3. Identify and Train.
What if Comic-Con rejected everything else and stayed solely focused on comic books? It would not be the event we know today. It would probably still be popular, but much more niche and insular. The team at Comic-Con was smart; they recognized areas of interest within their community and worked to enlarge them. If your community experiences the same, don’t take a backseat. Be actively involved.
As a community manager, part of your role is to identify leaders in the new sub-groups and work to train these heralds of change. Maybe they are employees of your company, future employees or even just very involved volunteers. Whoever they are, you want to make sure they feel empowered.
At the same time, you have to make sure that your communication is so clear that your overall strategy stays consistent and coherent. Regular meetings and precisely defined SMART goals are an important part of this. The key is to be closely involved with the leadership of these new sub-groups, so they feel part of the larger collective.

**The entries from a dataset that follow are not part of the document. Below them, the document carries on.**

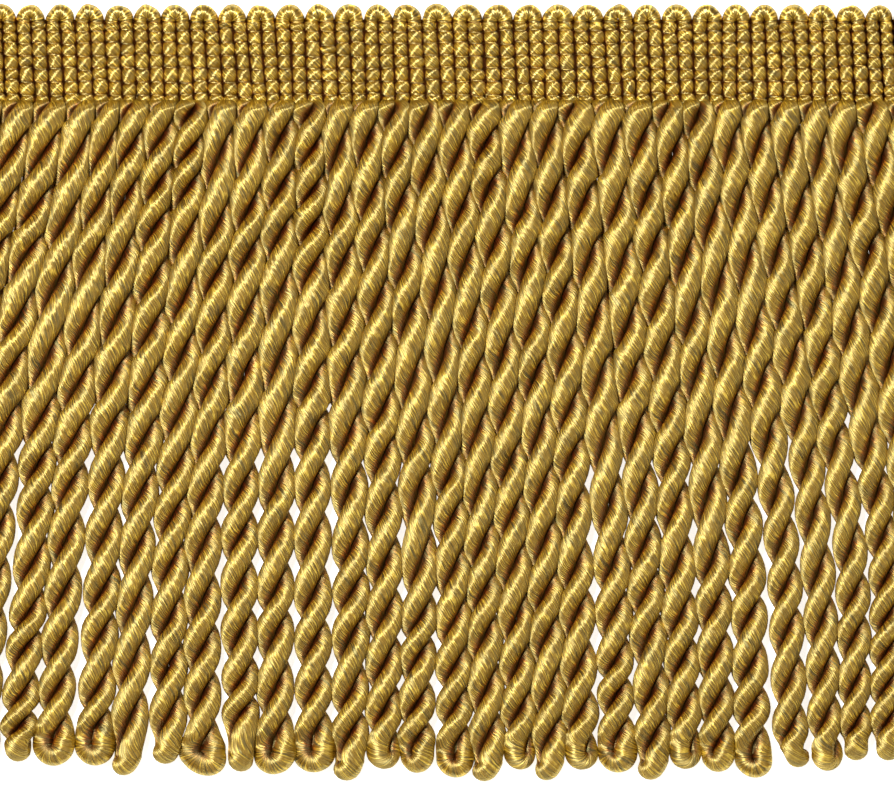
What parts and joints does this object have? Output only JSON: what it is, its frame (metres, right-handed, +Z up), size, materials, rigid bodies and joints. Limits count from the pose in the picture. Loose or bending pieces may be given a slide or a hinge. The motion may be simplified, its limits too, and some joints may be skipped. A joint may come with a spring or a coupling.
{
  "type": "cord fringe trim",
  "caption": "Flat length of upholstery fringe: a narrow ribbed woven heading with a scalloped top edge, and a close row of thick two-ply twisted cords hanging from it.",
  "frame": {"origin": "middle of the trim's footprint, on the surface it lies on", "axes": "+X along the heading, left to right; +Y across it, from the cord tips to the scallops; +Z up, out of the face"},
  "size_m": [0.2212, 0.1534, 0.0067],
  "materials": {
    "heading_yarn": "lustrous rayon, antique gold",
    "cord_yarn": "lustrous twisted rayon, antique gold"
  },
  "bodies": {
    "root": {"heading": "heading_yarn", "fringe": "cord_yarn"}
  },
  "joints": []
}
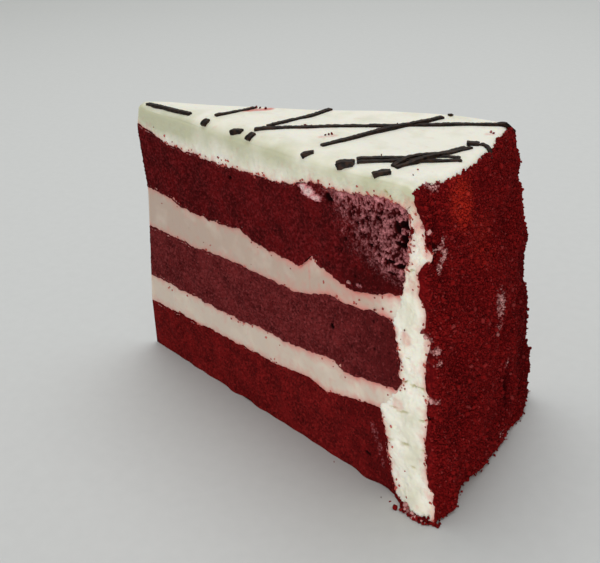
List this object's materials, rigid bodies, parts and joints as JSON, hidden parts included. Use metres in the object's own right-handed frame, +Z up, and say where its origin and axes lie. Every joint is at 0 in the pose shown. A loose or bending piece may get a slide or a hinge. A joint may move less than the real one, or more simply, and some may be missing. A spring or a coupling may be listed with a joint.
{
  "type": "slice of red velvet cake",
  "caption": "Tall wedge of red layer cake: sponges, cream fillings, cream icing, a crumb-coated round side and crossed chocolate strands, standing on its flat base.",
  "frame": {"origin": "under the middle of the slice's bounding box, on the surface it stands on", "axes": "+Z up; +X from the slice's tip out to its round crumb-coated side; the cut face that the picture shows looks towards -Y"},
  "size_m": [0.1276, 0.0679, 0.0913],
  "materials": {
    "sponge": "open crumb, matte, moist dark red",
    "cream": "soft satin cream, off-white",
    "crumbs": "loose grainy crumb, matte, deep red",
    "chocolate": "set dark chocolate, satin"
  },
  "bodies": {
    "root": {"sponge_bottom": "sponge", "cream_lower": "cream", "sponge_middle": "sponge", "cream_upper": "cream", "sponge_top": "sponge", "frosting": "cream", "crumb_coat": "crumbs"}
  },
  "joints": []
}
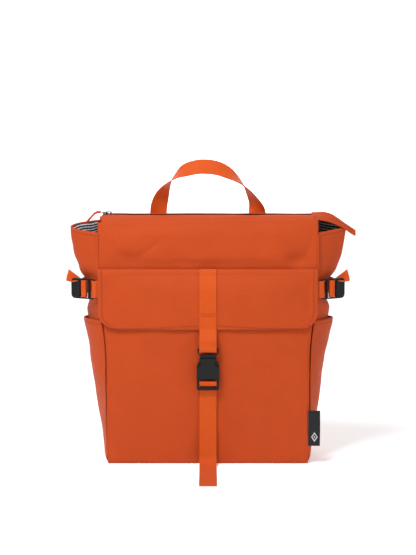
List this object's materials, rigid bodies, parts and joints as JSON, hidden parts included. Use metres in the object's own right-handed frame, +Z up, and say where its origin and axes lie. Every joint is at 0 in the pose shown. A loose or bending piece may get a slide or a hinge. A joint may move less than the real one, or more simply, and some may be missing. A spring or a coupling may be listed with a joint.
{
  "type": "backpack",
  "caption": "Zip-top fabric backpack with a buckled flap over a front pocket, side pockets, cinch straps at both sides, a webbing handle and shoulder straps.",
  "frame": {"origin": "middle of the base's underside, on the floor", "axes": "+Z up, -Y out of the front panel, +X to the viewer's right when the front faces the viewer"},
  "size_m": [0.43, 0.2768, 0.4428],
  "materials": {
    "back_mesh": "woven",
    "black_plastic": "satin",
    "black_ribbon": "ribbed",
    "board": "matte",
    "dark_metal": "dark, worn",
    "foam": "matte foam",
    "orange_cloth": "woven",
    "orange_web": "ribbed webbing",
    "strap_pad": "padded, woven",
    "striped_lining": "woven, fine stripes",
    "zip_cloth": "woven tape",
    "zip_coil": "satin"
  },
  "bodies": {
    "bag": {"base_panel": "orange_cloth", "front_panel": "orange_cloth", "back_panel": "back_mesh", "gusset_left": "orange_cloth", "gusset_right": "orange_cloth", "base_board": "board", "lining_base": "striped_lining", "back_foam": "foam", "lining_back": "striped_lining", "lining_front": "striped_lining", "lining_left": "striped_lining", "lining_right": "striped_lining", "pocket_panel": "orange_cloth", "side_pocket_left": "orange_cloth", "side_pocket_right": "orange_cloth", "label": "black_ribbon", "zip_panel_front": "orange_cloth", "zip_panel_back": "orange_cloth", "zip_tape_front": "zip_cloth", "zip_tape_back": "zip_cloth", "zip_coil": "zip_coil", "zip_stop_left": "dark_metal", "zip_stop_right": "dark_metal", "flap_seam": "orange_cloth", "lower_strap": "orange_web", "strap_tail": "orange_web", "side_strap_left": "orange_web", "shoulder_root_left": "strap_pad", "shoulder_tab_left": "orange_cloth", "side_strap_right": "orange_web", "shoulder_root_right": "strap_pad", "shoulder_tab_right": "orange_cloth", "handle_end_left": "orange_web", "handle_end_right": "orange_web"},
    "flap": {"flap_panel": "orange_cloth", "flap_strap": "orange_web", "buckle_plug": "black_plastic"},
    "prong_left": {"buckle_prong_left": "black_plastic"},
    "prong_right": {"buckle_prong_right": "black_plastic"},
    "socket": {"buckle_socket": "black_plastic", "adjuster_loop": "orange_web"},
    "grab_handle": {"handle": "orange_web"},
    "slider": {"zip_slider_top": "dark_metal", "zip_slider_bottom": "dark_metal"},
    "pull": {"zip_pull_tab": "dark_metal", "zip_pull_ribbon": "orange_web"},
    "free_end": {"zip_tail": "orange_cloth"},
    "side_adjuster_left": {"side_lock_left": "black_plastic", "side_loop_left": "orange_web"},
    "side_adjuster_right": {"side_lock_right": "black_plastic", "side_loop_right": "orange_web"},
    "shoulder_left": {"shoulder_pad_left": "strap_pad", "shoulder_webbing_left": "orange_web"},
    "shoulder_right": {"shoulder_pad_right": "strap_pad", "shoulder_webbing_right": "orange_web"},
    "shoulder_adjuster_left": {"shoulder_lock_left": "black_plastic", "shoulder_loop_left": "orange_web"},
    "shoulder_adjuster_right": {"shoulder_lock_right": "black_plastic", "shoulder_loop_right": "orange_web"}
  },
  "joints": [
    {"name": "flap_hinge", "type": "hinge", "parent": "bag", "child": "flap", "pos_m": [0, -0.04099, 0.284], "axis": [-1, 0, 0], "range_deg": [0, 150]},
    {"name": "prong_left_flex", "type": "hinge", "parent": "flap", "child": "prong_left", "pos_m": [-0.00895, -0.06461, 0.159], "axis": [0, -1, 0], "range_deg": [0, 8], "stiffness_Nm_per_rad": 0.2, "deforming": ["buckle_prong_left"]},
    {"name": "prong_right_flex", "type": "hinge", "parent": "flap", "child": "prong_right", "pos_m": [0.00895, -0.06461, 0.159], "axis": [0, 1, 0], "range_deg": [0, 8], "stiffness_Nm_per_rad": 0.2, "deforming": ["buckle_prong_right"]},
    {"name": "buckle_slide", "type": "slide", "parent": "bag", "child": "socket", "axis": [0, 0, -1], "range_m": [0, 0.028], "deforming": ["lower_strap", "strap_tail"]},
    {"name": "handle_swing", "type": "hinge", "parent": "bag", "child": "grab_handle", "pos_m": [0, 0.02675, 0.36], "axis": [1, 0, 0], "range_deg": [-100, 60]},
    {"name": "zip_slide", "type": "slide", "parent": "bag", "child": "slider", "axis": [1, 0, 0], "range_m": [0, 0.293], "deforming": ["zip_pull_ribbon"]},
    {"name": "pull_lift", "type": "hinge", "parent": "slider", "child": "pull", "pos_m": [-0.148, 0, 0.36515], "axis": [0, 1, 0], "range_deg": [0, 130]},
    {"name": "free_end_lift", "type": "hinge", "parent": "bag", "child": "free_end", "pos_m": [0.157, 0, 0.363], "axis": [0, -1, 0], "range_deg": [0, 35]},
    {"name": "side_adjuster_left_tilt", "type": "hinge", "parent": "bag", "child": "side_adjuster_left", "pos_m": [-0.16082, -0.03857, 0.256], "axis": [0, 0, 1], "range_deg": [0, 45], "deforming": ["side_strap_left"]},
    {"name": "side_adjuster_right_tilt", "type": "hinge", "parent": "bag", "child": "side_adjuster_right", "pos_m": [0.16082, -0.03857, 0.256], "axis": [0, 0, -1], "range_deg": [0, 45], "deforming": ["side_strap_right"]},
    {"name": "shoulder_left_swing", "type": "hinge", "parent": "bag", "child": "shoulder_left", "pos_m": [-0.046, 0.04542, 0.33], "axis": [0.2633, -0.0499, 0.9634], "range_deg": [-20, 20], "deforming": ["shoulder_root_left"]},
    {"name": "shoulder_adjuster_left_tilt", "type": "hinge", "parent": "shoulder_left", "child": "shoulder_adjuster_left", "pos_m": [-0.0855, 0.08593, 0.14573], "axis": [0.9509, 0, -0.3094], "range_deg": [0, 35], "deforming": ["shoulder_webbing_left"]},
    {"name": "shoulder_right_swing", "type": "hinge", "parent": "bag", "child": "shoulder_right", "pos_m": [0.046, 0.04542, 0.33], "axis": [0.2633, 0.0499, -0.9634], "range_deg": [-20, 20], "deforming": ["shoulder_root_right"]},
    {"name": "shoulder_adjuster_right_tilt", "type": "hinge", "parent": "shoulder_right", "child": "shoulder_adjuster_right", "pos_m": [0.0855, 0.08593, 0.14573], "axis": [0.9509, 0, 0.3094], "range_deg": [0, 35], "deforming": ["shoulder_webbing_right"]}
  ]
}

4. Seek Support and Allies.
This is most essential: realize you are not alone. No matter what your community is, there are stakeholders involved, and sharing the burden of this change will be crucial for your sanity and success.
So how can others help?
- They can speak up as another voice to explain the changes on various channels (both public and private).
- They can assist in the formation of sub-group leadership or become liaisons between new sub-groups and the larger community.
- They can help you identify or quell problematic issues before they get blown out of proportion.
So in short: do not feel you need to go it alone. Ask for help. Most people are eager to do so, but won’t know you need it unless you ask.
Have you had a community go through the mitosis stage? What tips did you find helpful in your case?